Nell’antichità i Giochi Olimpici servivano a fermare le guerra, e anche quando Pierre de Coubertin decise di fondarli, non dovevano essere solo un evento sportivo, ma un mezzo per promuovere la pace nel mondo.
Certo il contesto internazionale odierno potrebbe far parlare delle Olimpiadi di Parigi 2024 come di giochi di pace ma in un tempo di guerra. Un‘edizione segnata da un quadro di forti divisioni e tensioni geopolitiche, tra i 28 conflitti drammatici in corso secondo l’ONU (Ucraina, Gaza, Medioriente, Yemen, Myanmar) e tanti altri purtroppo dimenticati, caratterizzati da centinaia di migliaia di vittime innocenti.

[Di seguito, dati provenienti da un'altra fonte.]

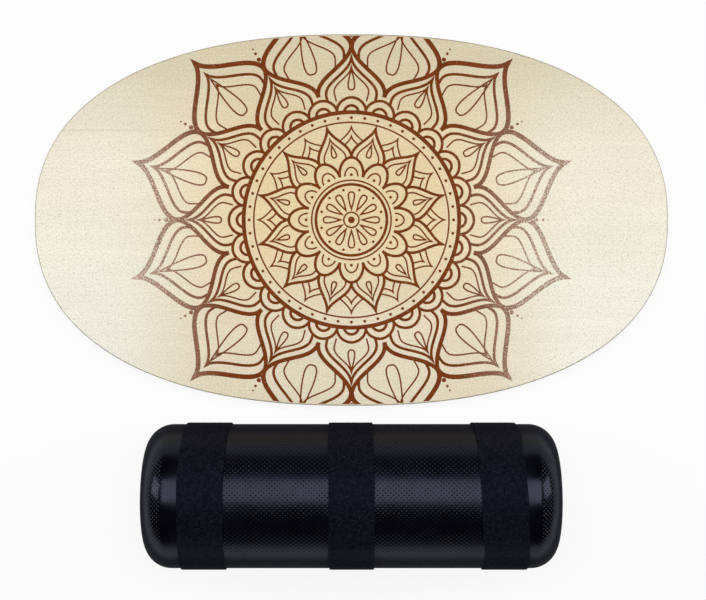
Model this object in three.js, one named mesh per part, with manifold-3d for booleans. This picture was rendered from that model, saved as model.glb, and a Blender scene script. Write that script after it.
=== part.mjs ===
// A rola bola: an oval plywood deck with a wooden stop under each end, and the loose hollow roller that it
// balances on. Both lie on the floor side by side, the roller along the deck's long side.
// Millimetres, +Z up. X runs along the deck, and the floor is z = 0 under the middle of the pair.
import * as THREE from "three";
import { mergeVertices } from "three/addons/utils/BufferGeometryUtils.js";
import Module from "manifold-3d";

const wasm = await Module();
wasm.setup();

// Fits
const fitGap = 0.3;
const cutOverrun = 2;
const weldTolerance = 0.0001;

// Deck
const deckLength = 750;
const deckWidth = 440;
const deckOutlinePower = 2.32;
const deckOutlineSteps = 96;
const deckEdgeRound = 2;
const deckEdgeSteps = 4;
const plyThickness = 1.6;

// Wooden stops under the deck's ends
const stopLength = 200;
const stopWidth = 28;
const stopHeight = 12;
const stopSetback = 72;
const stopCornerRadius = 8;
const stopCornerSteps = 5;
const stopChamfer = 2;

// Countersunk screws that hold the stops
const screwsPerStop = 4;
const screwEndMargin = 22;
const screwLength = 18;
const screwSink = 1;
const screwHeadDiameter = 7.6;
const screwHeadRim = 0.5;
const screwShankDiameter = 3;
const screwShankLength = 3;
const screwThreadDiameter = 3.9;
const screwThreadPitch = 1.8;
const screwTipLength = 4;
const screwSides = 10;
const screwSlotLength = 4.2;
const screwSlotWidth = 1;
const screwSlotDepth = 1.8;

// Hollow moulded roller
const rollerLength = 464;
const rollerDiameter = 162;
const rollerWall = 5;
const rollerCornerRadius = 30;
const rollerSides = 60;
const rollerCornerSteps = 6;
const rollerInnerCornerSteps = 4;
const dishRadius = 40;
const dishDepth = 4;
const dishSlope = 5;
const ventDiameter = 18;

// Snap-in plug of the vent
const plugFlangeWidth = 3;
const plugFlangeThickness = 2.5;
const plugFlangeRound = 1;
const plugBarbWidth = 0.8;
const plugBarbLength = 1.5;
const plugNoseLength = 3;
const plugNoseTaper = 2;

// Fabric straps round the roller
const strapWidth = 50;
const strapThickness = 1.5;
const strapSpacing = 164;
const strapLapLength = 40;
const strapLapRamp = 8;
const middleLapDegrees = 62;
const sideLapDegrees = -115;

// Layout of the pair on the floor
const rollerClearance = 14.4;

// Worked out from the sizes above
const fullTurn = 2 * Math.PI;
const quarterTurn = Math.PI / 2;
const rollerRadius = rollerDiameter / 2;
const strapInnerRadius = rollerRadius + fitGap;
const strapOuterRadius = strapInnerRadius + strapThickness;
const pairDepth = deckWidth + rollerClearance + 2 * strapOuterRadius;
const deckCentreY = pairDepth / 2 - deckWidth / 2;
const rollerAxisY = strapOuterRadius - pairDepth / 2;
const rollerAxisZ = strapOuterRadius;
const dishFloorX = rollerLength / 2 - dishDepth;
const ventRadius = ventDiameter / 2;
// The drum's facets touch its true circles, so that it stands on a flat and its radii are real on the flats.
const facetShare = 1 / Math.cos(Math.PI / rollerSides);

const plyNames = [
  "back_veneer",
  "cross_ply_lower",
  "long_ply_lower",
  "core_ply",
  "long_ply_upper",
  "cross_ply_upper",
  "face_veneer",
];
const deckTop = stopHeight + plyNames.length * plyThickness;

const finishes = {
  veneer: { color: 0xecd8ae, roughness: 0.45, metalness: 0 },
  longPly: { color: 0xe0c79a, roughness: 0.7, metalness: 0 },
  crossPly: { color: 0xc9a877, roughness: 0.75, metalness: 0 },
  stopWood: { color: 0xd9bb8b, roughness: 0.6, metalness: 0 },
  zinc: { color: 0xb8b9b6, roughness: 0.35, metalness: 1 },
  moulding: { color: 0x0b0b0f, roughness: 0.35, metalness: 0 },
  plug: { color: 0x101013, roughness: 0.5, metalness: 0 },
  strapFabric: { color: 0x16171f, roughness: 0.95, metalness: 0 },
};

// Joins vertices that share a place and drops the triangles that this closes up.
function welded(geometry) {
  const bare = geometry.clone();
  bare.deleteAttribute("normal");
  bare.deleteAttribute("uv");
  const merged = mergeVertices(bare, weldTolerance);
  const corners = merged.getIndex().array;
  const kept = [];
  for (let i = 0; i < corners.length; i += 3) {
    const [a, b, c] = [corners[i], corners[i + 1], corners[i + 2]];
    if (a !== b && b !== c && c !== a) kept.push(a, b, c);
  }
  merged.setIndex(kept);
  return merged;
}

function solidOf(geometry) {
  const closed = welded(geometry);
  const vertProperties = Float32Array.from(closed.getAttribute("position").array);
  const triVerts = Uint32Array.from(closed.getIndex().array);
  return new wasm.Manifold(new wasm.Mesh({ numProp: 3, vertProperties, triVerts }));
}

function geometryOf(solid) {
  const { vertProperties, triVerts } = solid.getMesh();
  const geometry = new THREE.BufferGeometry();
  geometry.setAttribute("position", new THREE.BufferAttribute(vertProperties, 3));
  geometry.setIndex(new THREE.BufferAttribute(triVerts, 1));
  return geometry;
}

// The geometry less every cutter that reaches it.
function cutBy(geometry, cutters) {
  let solid = solidOf(geometry);
  for (const cutter of cutters) solid = solid.subtract(solidOf(cutter));
  return geometryOf(solid);
}

// A closed body through convex outlines, each [[x, y], ...] at its height, from the lowest up.
function loft(levels) {
  const positions = [];
  for (const { outline, z } of levels) {
    for (const [x, y] of outline) positions.push(x, y, z);
  }
  const count = levels[0].outline.length;
  const triangles = [];
  for (let level = 0; level + 1 < levels.length; level += 1) {
    for (let i = 0; i < count; i += 1) {
      const low = level * count + i;
      const lowNext = level * count + ((i + 1) % count);
      triangles.push(low, lowNext, lowNext + count);
      triangles.push(low, lowNext + count, low + count);
    }
  }
  const top = (levels.length - 1) * count;
  for (let i = 1; i + 1 < count; i += 1) {
    triangles.push(0, i + 1, i);
    triangles.push(top, top + i, top + i + 1);
  }
  const geometry = new THREE.BufferGeometry();
  geometry.setAttribute("position", new THREE.Float32BufferAttribute(positions, 3));
  geometry.setIndex(triangles);
  return geometry;
}

// A closed body of revolution about Z from [radius, height] points, which run anticlockwise.
function turnedAboutZ(profile, sides) {
  const points = profile.map(([radius, height]) => new THREE.Vector2(radius, height));
  return new THREE.LatheGeometry(points, sides, Math.PI / sides).rotateX(quarterTurn);
}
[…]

Il contesto geopolitico è particolarmente turbolento e imprevedibile anche a livello globale, con crescenti e pericolose rivalità tra grandi potenze, le tante instabilità politiche nazionali (con elezioni in India, Unione Europea, Francia, Inghilterra, con relativi vuoti di leadership e iniziativa politica), con l’incertezza della campagna per le elezioni presidenziali americane di novembre.
In questi giorni la Francia – Paese già segnato in quest’ultimo decennio dalla lunga scia di attentati jihadisti e che conta le comunità musulmana ed ebraica più folta d’Europa – vede l’edizione probabilmente più blindata e con le più imponenti misure di sicurezza dei giochi olimpici: cecchini teste di cuoio e reparti speciali in assetto di guerra, decine di migliaia di agenti di polizia, militari, gendarmi e vigili del fuoco, oltre a migliaia di specialisti dell’antiterrorismo, con molteplici disagi per la cittadinanza e polemiche sull’allontanamento di senzatetto e migranti.
Un quadro cupo di guerra che deve necessariamente fare i conti con conflitti, tensioni e ingiustizie su scala mondiale, in cui non c’è spazio per la “tregua olimpica” – la cessazione temporanea dei conflitti durante i giochi che risale al 776 a.c. in Grecia – poche volte rispettata nella storia (e mai rispettata in età moderna), eppure ripresa dalla risoluzione non vincolante dell’ONU del 1993, che invita Stati e atleti alla sospensione dei conflitti.
Mai come oggi il messaggio di pace sembra incompreso e irrealizzato.
Eppure proprio a partire da questa situazione di guerre e tensioni che generano paura, “i giochi olimpici, – come dice Thomas Bach, Presidente del Comitato olimpico internazionale – sono l’unico evento che riunisce il mondo intero in una competizione pacifica”. Lo sport, a partire dalla Ekecheiria degli antichi Giochi in Grecia, può essere una speranza di pace per uomini e donne stanchi di vivere tempi difficili di solitudine, violenza ed aggressività, desiderosi invece di vivere un “noi”, qualcosa che unisca.
Papa Francesco, nel suo messaggio in occasione di Parigi 2024 ha detto – cogliendo l’aspetto cruciale della guerra e della questione della pace che sta alla radice del rapporto tra sport e politica internazionale: “In questo periodo turbolento, in cui la pace mondiale è seriamente minacciata, i Giochi Olimpici sono, per natura, portatori di pace e non di guerra».
Le Olimpiadi, attraverso il linguaggio universalmente popolare e comprensibile del dialogo sportivo, possono cioè essere un’opportunità di speranza per costruire – insieme – la pace, per risolvere i conflitti, per ritornare alla concordia. In una parola la possibilità di unire pacificamente persone di culture diverse e di costruire un’umanità più fraterna.
Conservano inoltre ancora oggi la loro capacità di poter rappresentare e raccontare quante più porzioni e angoli di mondo possibili, le nazioni più diverse, conosciute e non.
Significativa in proposito a Parigi, in un tempo buio per l’umanità, la partecipazione in gara di ben 36 atleti del Team olimpico dei rifugiati (nato nel 2015 e che rappresenta una crescente popolazione mondiale di ben 114 milioni di persone), segno di un mondo inclusivo da costruire e di un patto globale tra nazioni per porre fine ai conflitti in corso.